The reestablishment payment is used jointly with payments for actual moving costs to facilitate the move and relocation of the business. It is limited to a maximum payment of $10,000 and is used to cover such costs as code modifications and increased rent costs.
The Virginia study found the current federal limitations on these two payments inadequate and recommended raising the maximums. FHWA presently permits states to pay in excess of any payment, provided such excess is paid from state funds (although a recent change in FHWA operational procedures may permit states to use federal funds for these state-mandated payments).
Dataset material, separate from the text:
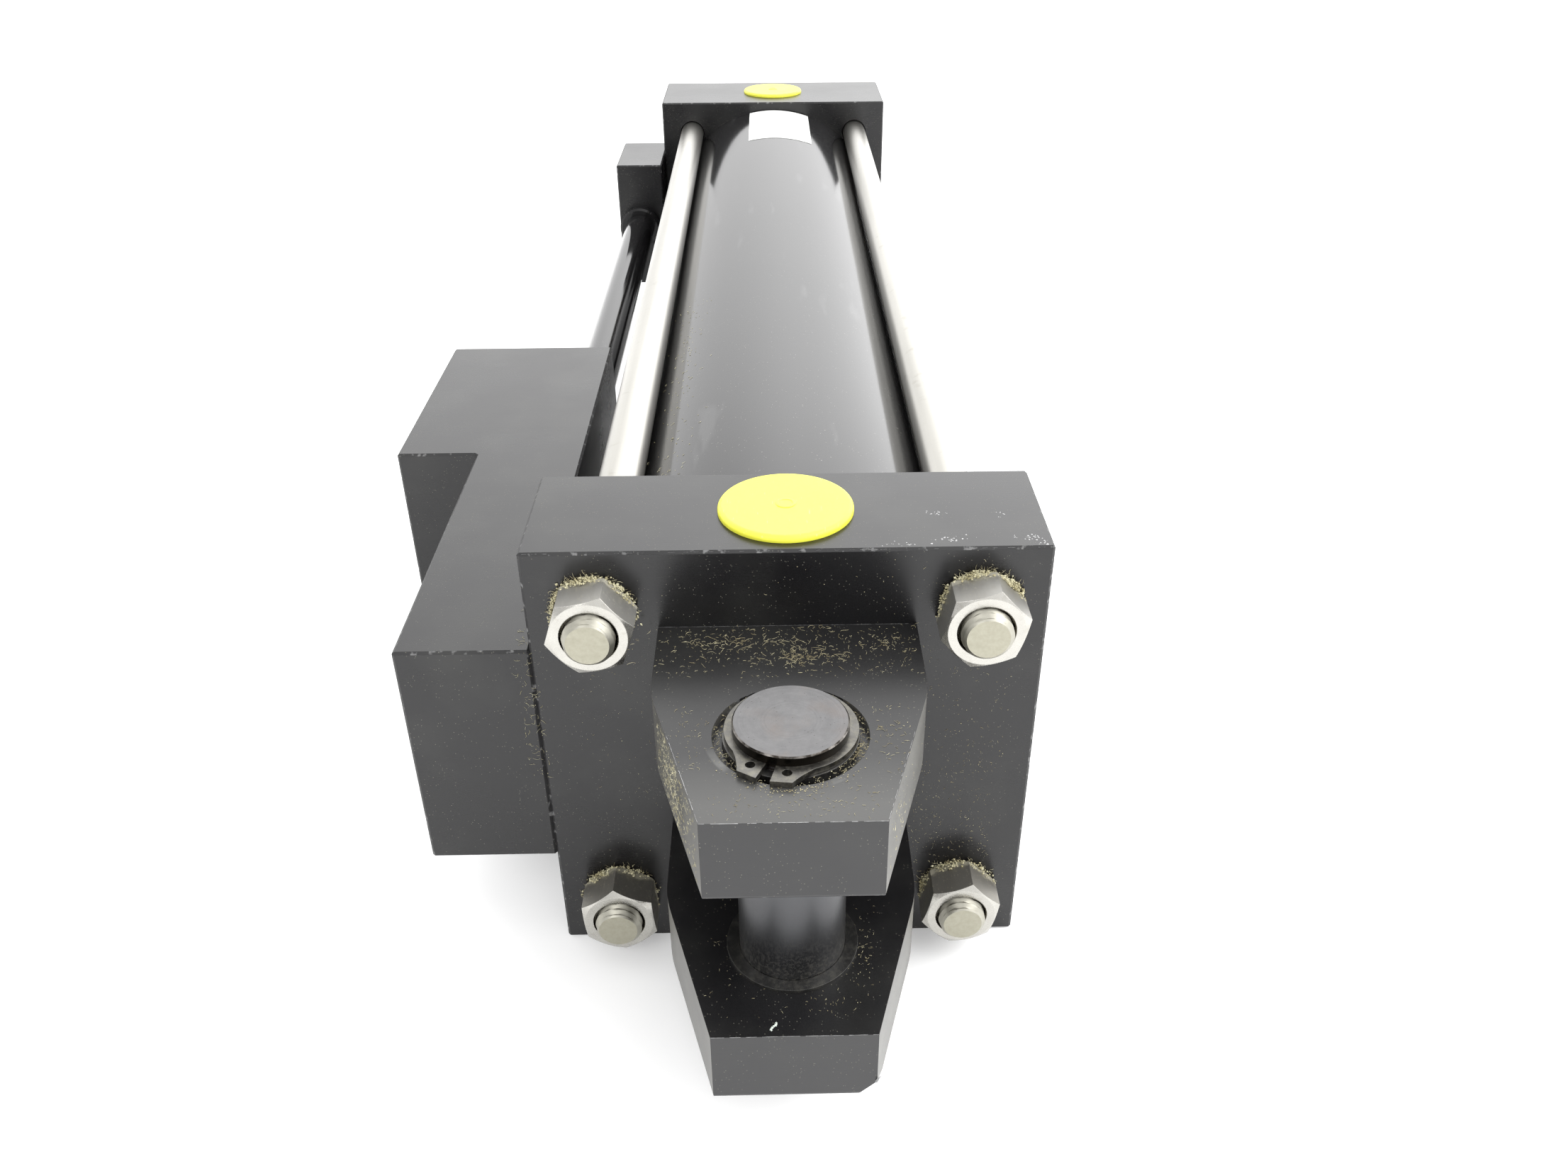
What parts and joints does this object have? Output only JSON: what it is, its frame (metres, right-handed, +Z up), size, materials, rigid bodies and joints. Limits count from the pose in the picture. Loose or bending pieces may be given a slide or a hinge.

This was the election recommended by VDOT. The VDOT Research Council used several supports for this position:
Other State DOT's: As part of this study, many other state DOT's were contacted and queried as to their positions on these matters
VDOT Personnel: The State agency has many personnel with extensive experience in the application of the subject provisions. The consensus was both of these payment limits were too low.
Survey of Affected Businesses: Similar to the study methodology of this national study, Virginia queried a sample of businesses that had been displaced. The responses were varied, from commenting favorably on the experience to over half the respondents feeling dissatisfied.
Virginia also used various statistical approaches to analyze the available data. The adjustment ideally would indicate a payment level that would adequately compensate the displaced. Using the available sample data, the Research Council estimated an adequate amount for the fixed payment at $31,000; they estimated an adequate payment for reestablishment at $27,000. The Virginia Legislature ultimately adopted provisions setting the maximum fixed payment at $50,000 and the maximum reestablishment payment at $25,000.
The full text of the study can be found at www.virginiadot.org.